How much work did you have to do in order to get the right performance from Emily and John?
They were absolutely delighted to work together, they had done before in a film about to be released called The Cradle Will Rock or something like that. Emily was my very first choice and I had asked her when she was doing Hilary and Jackie but my film was postponed for 2 years and when I asked her again she agreed. Delightful. There is a chemistry between the 2 of them and as a director you are really blessed when this happens because when it doesn’t it is very often very visible. They worked very well together and I was extremely happy.

Emily’s character is caught between what she should do and what she wants to do, is that something you identify with?
I suppose so but her character Natalya is so strong willed, her mother wants to steer her one way, to be a good girl and to find an aristocratic husband, she is rebellious and won’t adhere to what society thinks she should do. She isn’t vehement but she wants to make her own choices and I think that, to say the least, those characters are interesting and I find that strength necessary in a female lead. I’m not sure I could make a film with a woman as a main character in any other way, I wouldn’t find that very interesting.

Following your success with Antonia’s Line you must have had a lot of offers but you’ve chosen to work in Britain rather than Hollywood, and having studied in Britain, have you a particular attraction to the film industry here?
Well I may still do my first Hollywood film if we get that far. Britain is certainly closer to me and it is European and not a continent which is part of the attraction. Mentally or spiritually it is also closer and Hollywood is a bit more difficult. In Europe it is usually a question of money as to whether a film gets made, in Hollywood its something else they’ve got so much money its almost obscene. Things don’t work out all of a sudden and you’ve wasted rather a long time and sometimes it can go very fast. I’d like to make one over there for experiences sake. What I like about making films in England are the levels of professionalism in production, which is a joy.

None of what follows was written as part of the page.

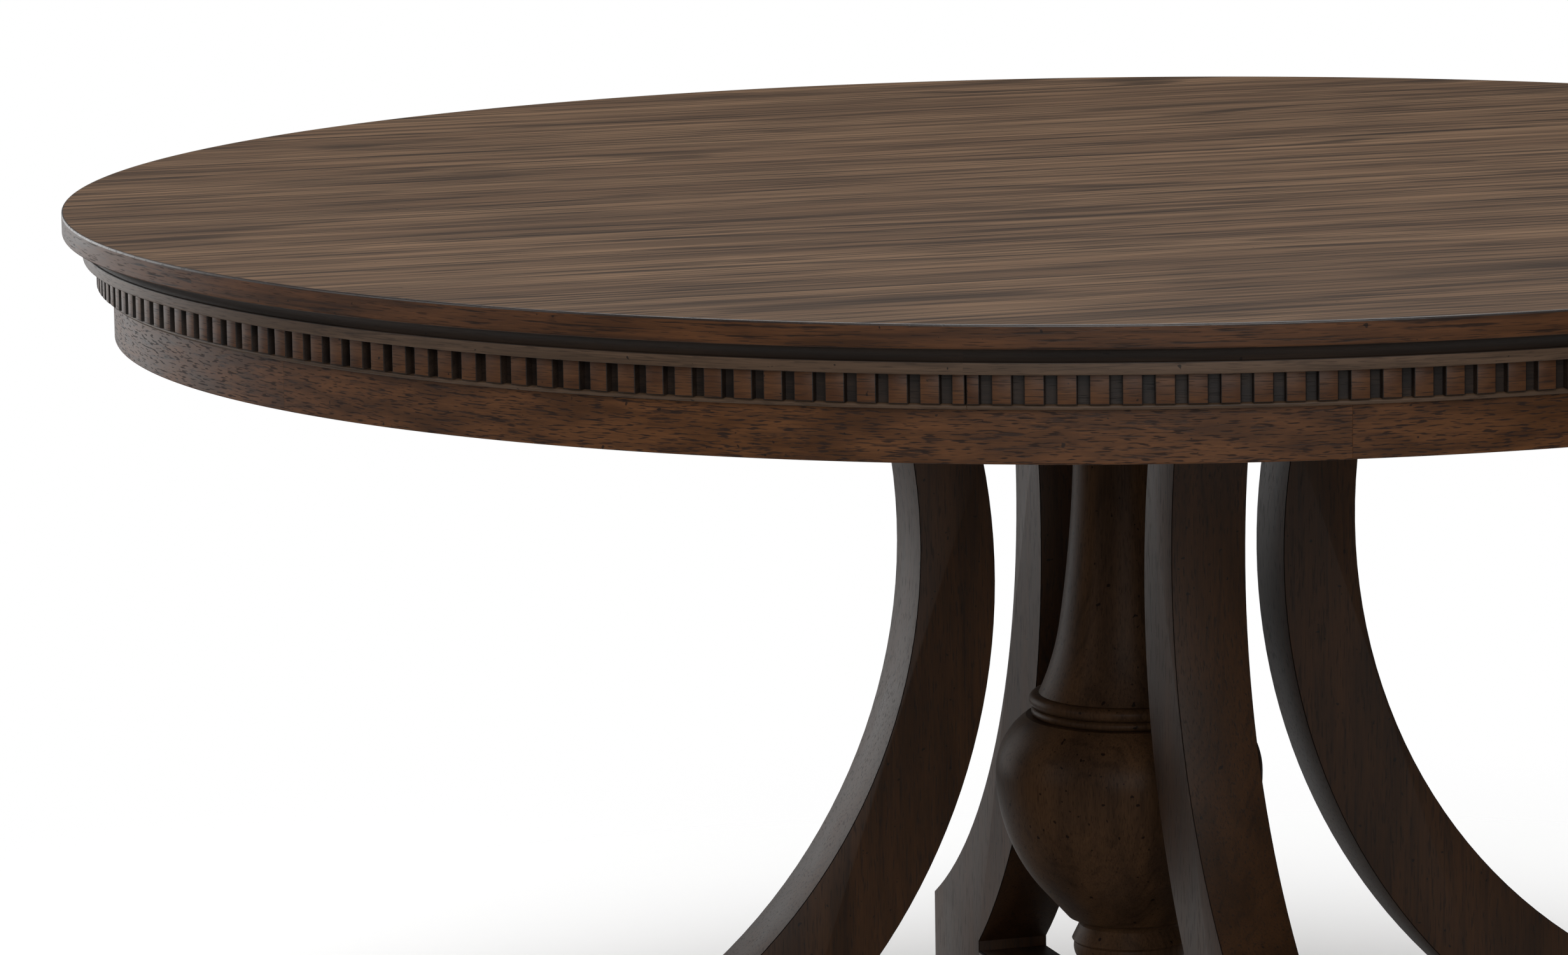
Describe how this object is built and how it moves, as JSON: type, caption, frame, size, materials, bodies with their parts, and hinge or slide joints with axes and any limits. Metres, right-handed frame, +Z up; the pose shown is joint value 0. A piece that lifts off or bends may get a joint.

How did you find your training here - it was an MA in Birmingham?
In drama. I found that they didn’t really know what to do with me because I was one of the first to do an MA in drama so they made up a course for me and it was quite enjoyable, it had nothing to do with film. Actually we came to Edinburgh with an atrocious production of Robin Hood which we performed atrociously in some back yard.

What triggered you interest in film?
Writing. Although I found that my writing for theatre over here and in Amsterdam didn’t work so I turned it into a film script without knowing what that was. I finished it, found a producer and decided to direct it myself and then I found a combination that I really liked: writing and directing.

And yet you haven’t written your last two films, do you think you’ll be writing again soon?
Probably. I am writing at the moment but the paradox is that it leaves me with more freedom when I find a good script to incorporate more whereas my previous films that I’d written were very strict.

What are you working on now?
I'm talking to people over here and in America. What I would like to do is a comedy, this is something I think I can do but you have to convince other people of it. A spirited, interesting comedy, I wouldn’t mind doing that at all.

What do you think of the trend towards misogynist films like In The Company of Men or the Tarantino movies?
Well I saw Happiness which is the same sort of thing and I liked it. Well, I don’t know if it’s the sort of thing you like, but I think it did what it set out to do which I thought was very clever.

How do you feel about being labelled a feminist filmmaker?
Its fine. It tends to narrow peoples view of you because they seem to be incapable of seeing you as anything else. As I said, I’d like to do a comedy and a thriller and I can easily do that whether I’m a feminist or not. If that’s what they want to call me, that’s fine.